• [AIM OF THE TASK]:
Extract, unchanged, each line of the listing below from its first line through the line that contains "import Module from 'manifold-3d';", inclusive, and nothing else.
# start of INFORMATION SUPPLIED
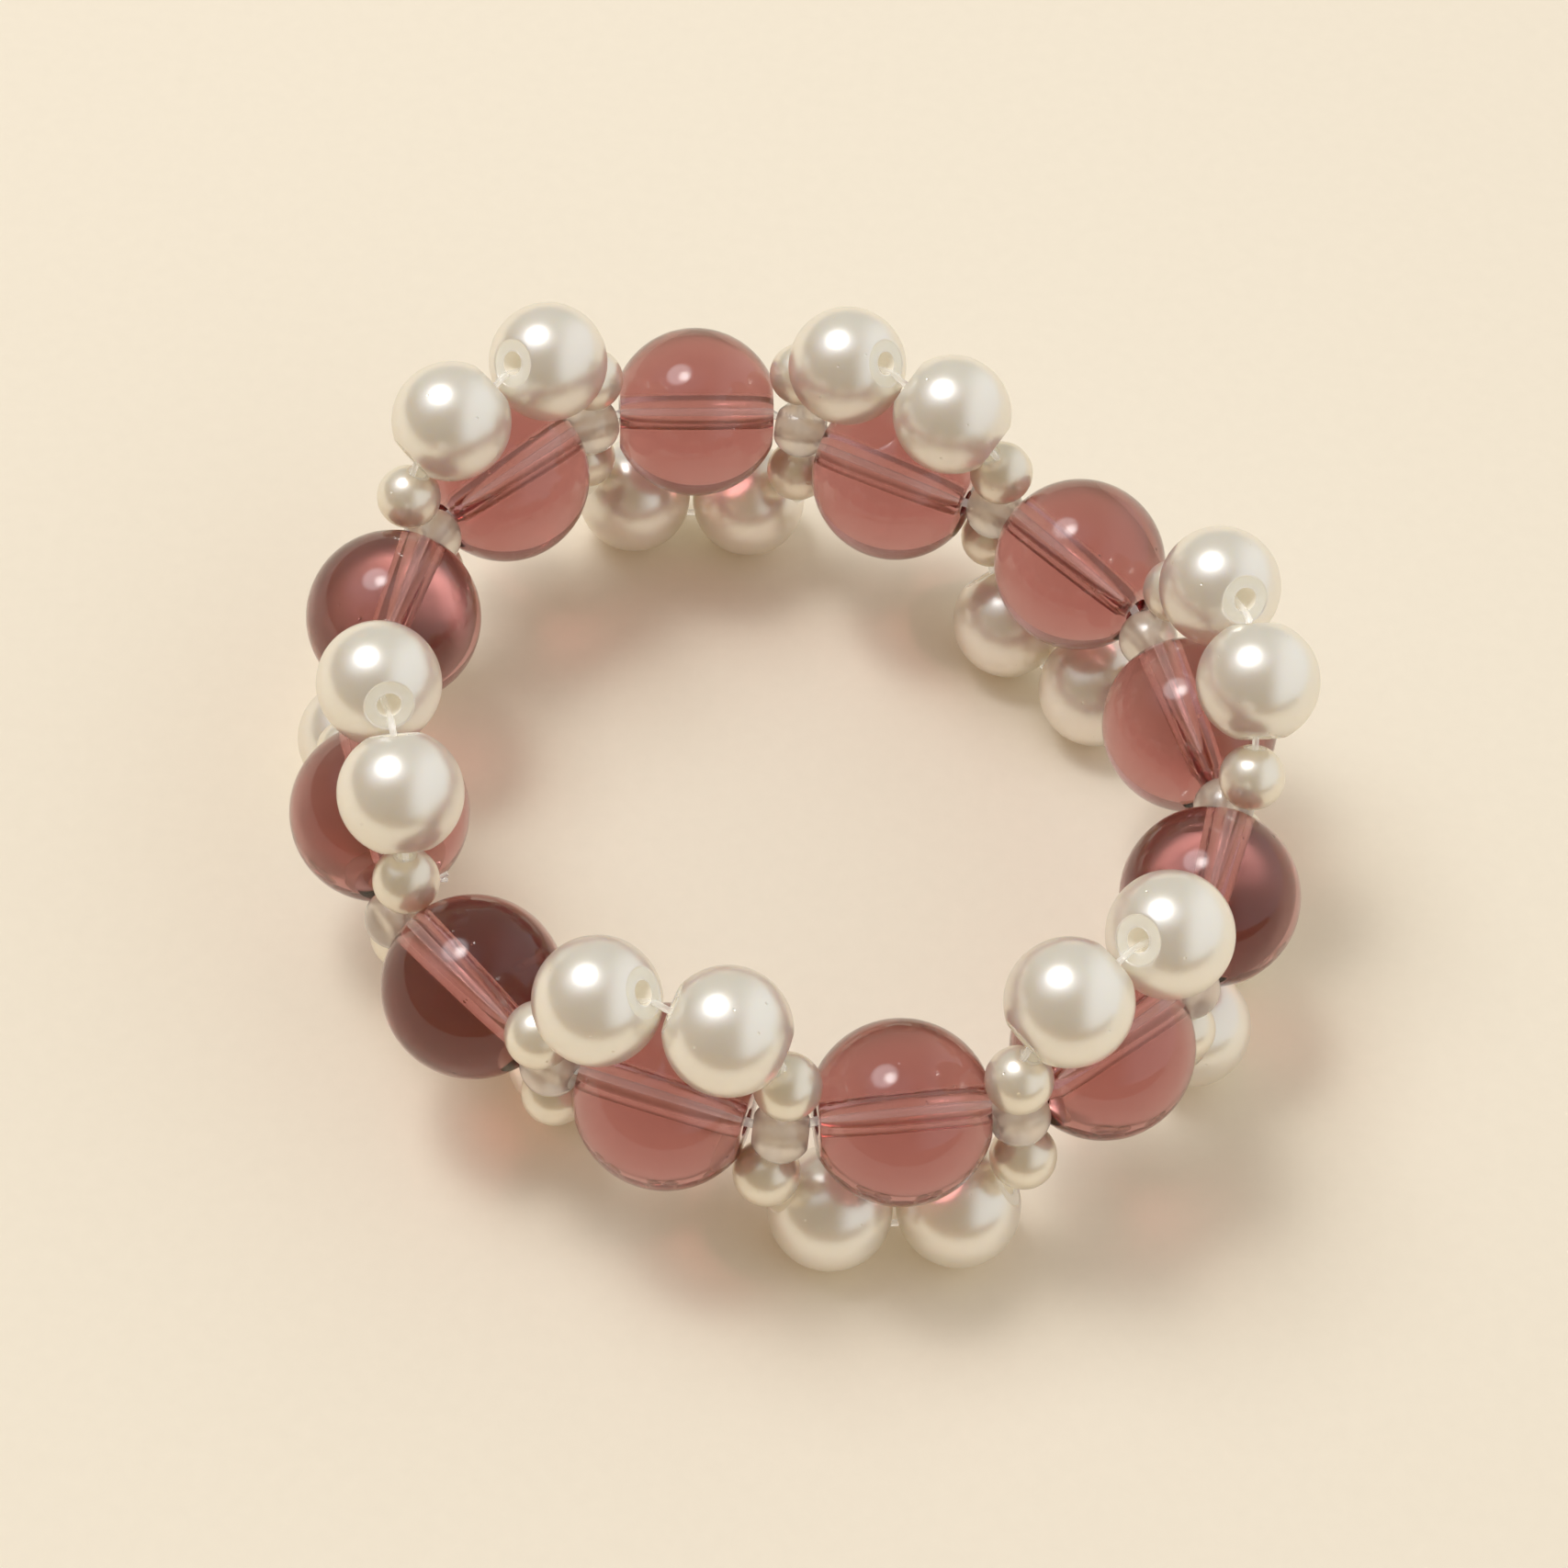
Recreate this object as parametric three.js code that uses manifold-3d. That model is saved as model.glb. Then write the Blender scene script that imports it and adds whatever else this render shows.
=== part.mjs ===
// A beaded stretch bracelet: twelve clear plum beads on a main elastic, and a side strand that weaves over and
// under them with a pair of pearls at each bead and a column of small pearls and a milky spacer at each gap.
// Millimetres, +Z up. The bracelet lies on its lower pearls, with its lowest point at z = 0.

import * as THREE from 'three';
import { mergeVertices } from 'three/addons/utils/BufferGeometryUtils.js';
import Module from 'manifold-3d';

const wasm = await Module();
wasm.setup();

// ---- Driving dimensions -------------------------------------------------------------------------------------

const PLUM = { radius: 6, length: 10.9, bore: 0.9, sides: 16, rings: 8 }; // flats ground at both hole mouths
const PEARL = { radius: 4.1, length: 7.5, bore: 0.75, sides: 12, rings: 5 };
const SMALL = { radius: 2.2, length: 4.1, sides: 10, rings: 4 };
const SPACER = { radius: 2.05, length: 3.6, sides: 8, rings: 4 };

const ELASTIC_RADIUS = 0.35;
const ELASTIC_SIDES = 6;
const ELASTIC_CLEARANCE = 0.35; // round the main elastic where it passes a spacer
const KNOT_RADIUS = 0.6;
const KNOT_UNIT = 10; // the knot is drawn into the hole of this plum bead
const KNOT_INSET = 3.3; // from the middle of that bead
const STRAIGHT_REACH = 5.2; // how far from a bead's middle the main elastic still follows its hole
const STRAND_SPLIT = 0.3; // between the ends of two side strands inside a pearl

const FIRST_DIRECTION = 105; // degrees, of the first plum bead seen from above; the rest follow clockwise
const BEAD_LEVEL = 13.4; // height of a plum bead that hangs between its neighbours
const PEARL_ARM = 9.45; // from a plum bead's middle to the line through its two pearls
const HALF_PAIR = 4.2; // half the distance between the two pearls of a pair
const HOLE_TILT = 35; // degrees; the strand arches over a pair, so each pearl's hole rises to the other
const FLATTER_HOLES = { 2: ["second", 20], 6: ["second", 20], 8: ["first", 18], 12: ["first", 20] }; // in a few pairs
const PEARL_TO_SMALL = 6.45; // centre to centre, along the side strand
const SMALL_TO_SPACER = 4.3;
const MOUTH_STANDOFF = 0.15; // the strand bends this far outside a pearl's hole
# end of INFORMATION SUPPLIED
• [RESULT OF THE TASK]:
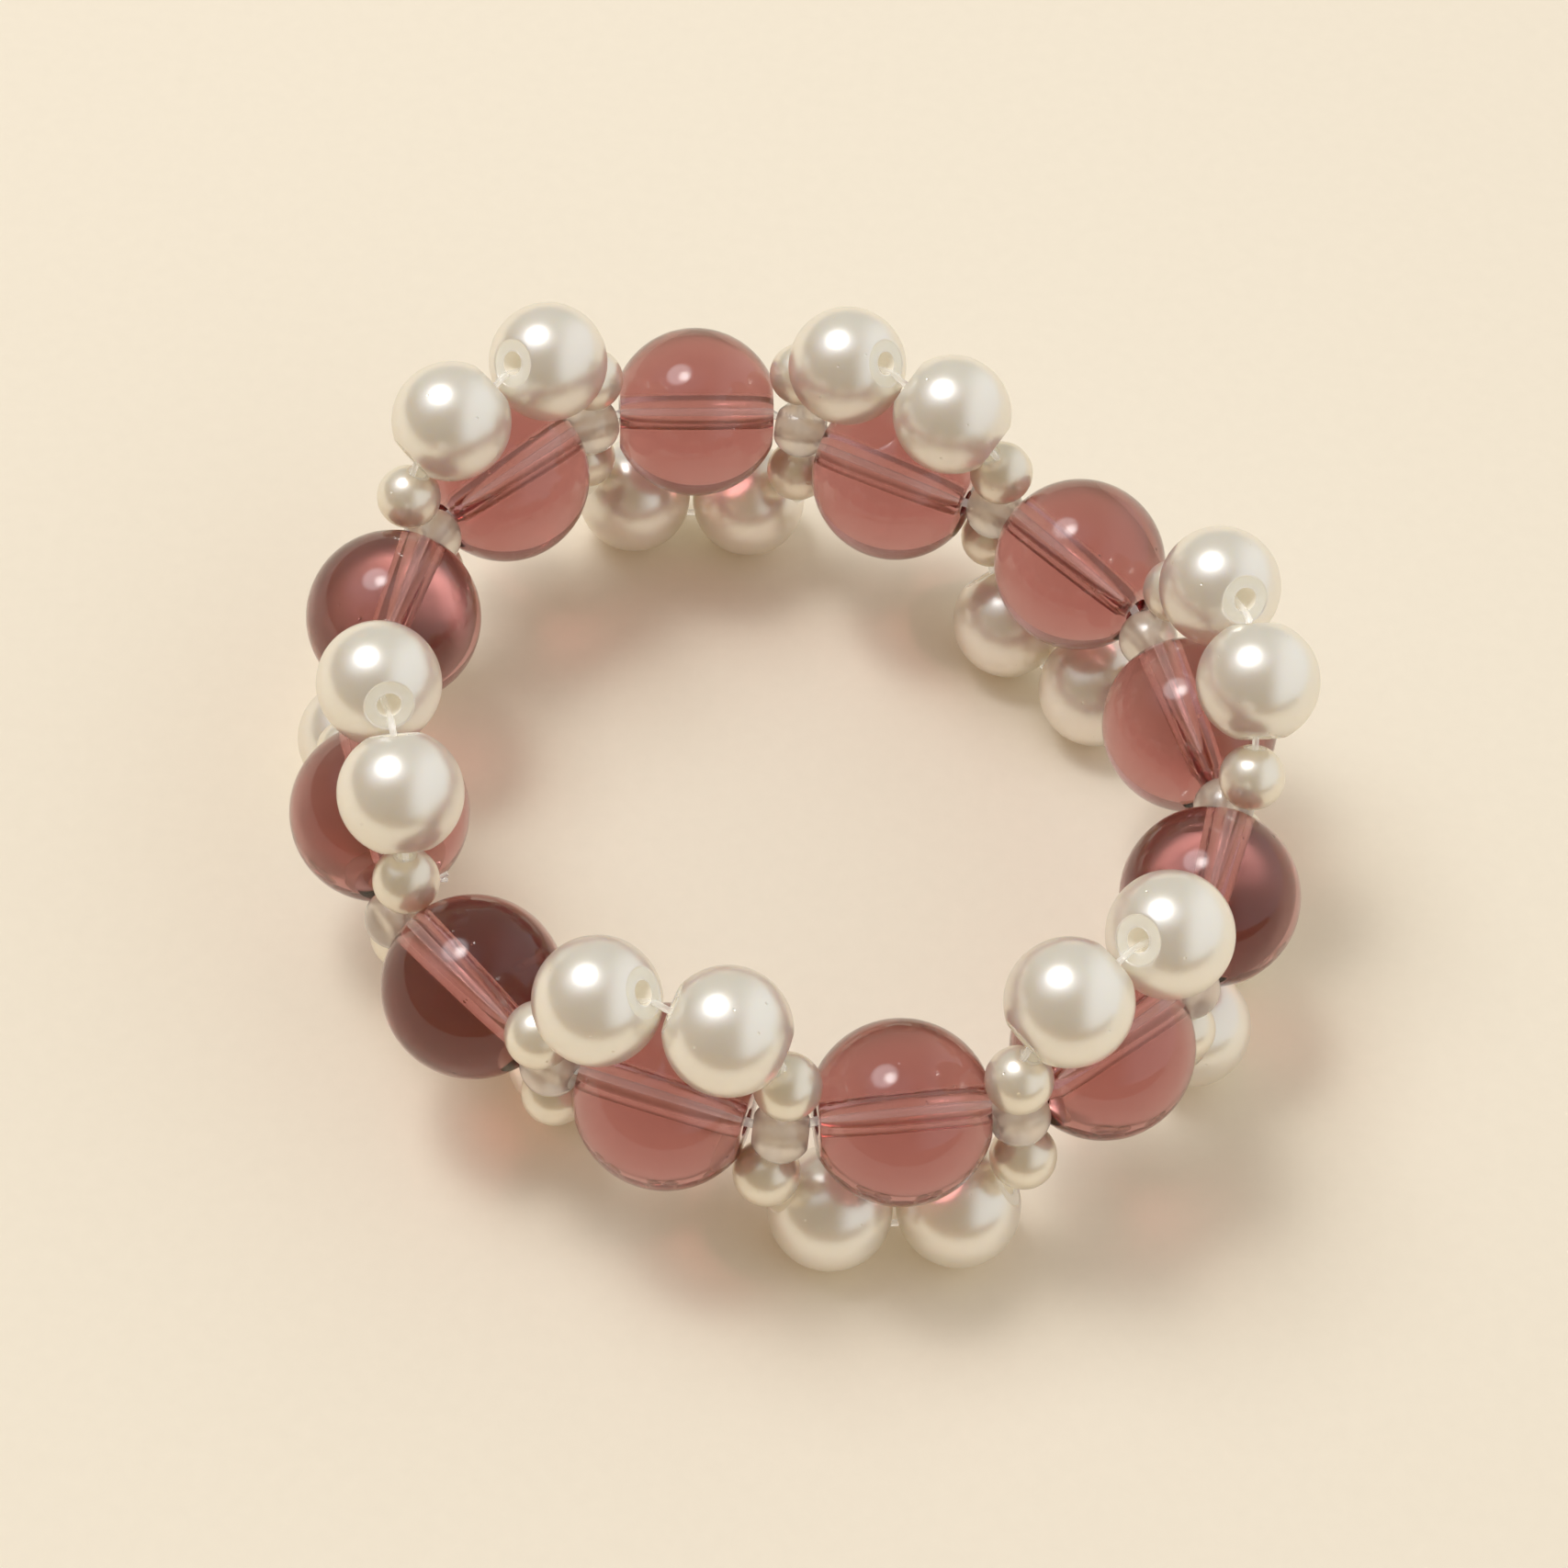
Recreate this object as parametric three.js code that uses manifold-3d. That model is saved as model.glb. Then write the Blender scene script that imports it and adds whatever else this render shows.
=== part.mjs ===
// A beaded stretch bracelet: twelve clear plum beads on a main elastic, and a side strand that weaves over and
// under them with a pair of pearls at each bead and a column of small pearls and a milky spacer at each gap.
// Millimetres, +Z up. The bracelet lies on its lower pearls, with its lowest point at z = 0.

import * as THREE from 'three';
import { mergeVertices } from 'three/addons/utils/BufferGeometryUtils.js';
import Module from 'manifold-3d';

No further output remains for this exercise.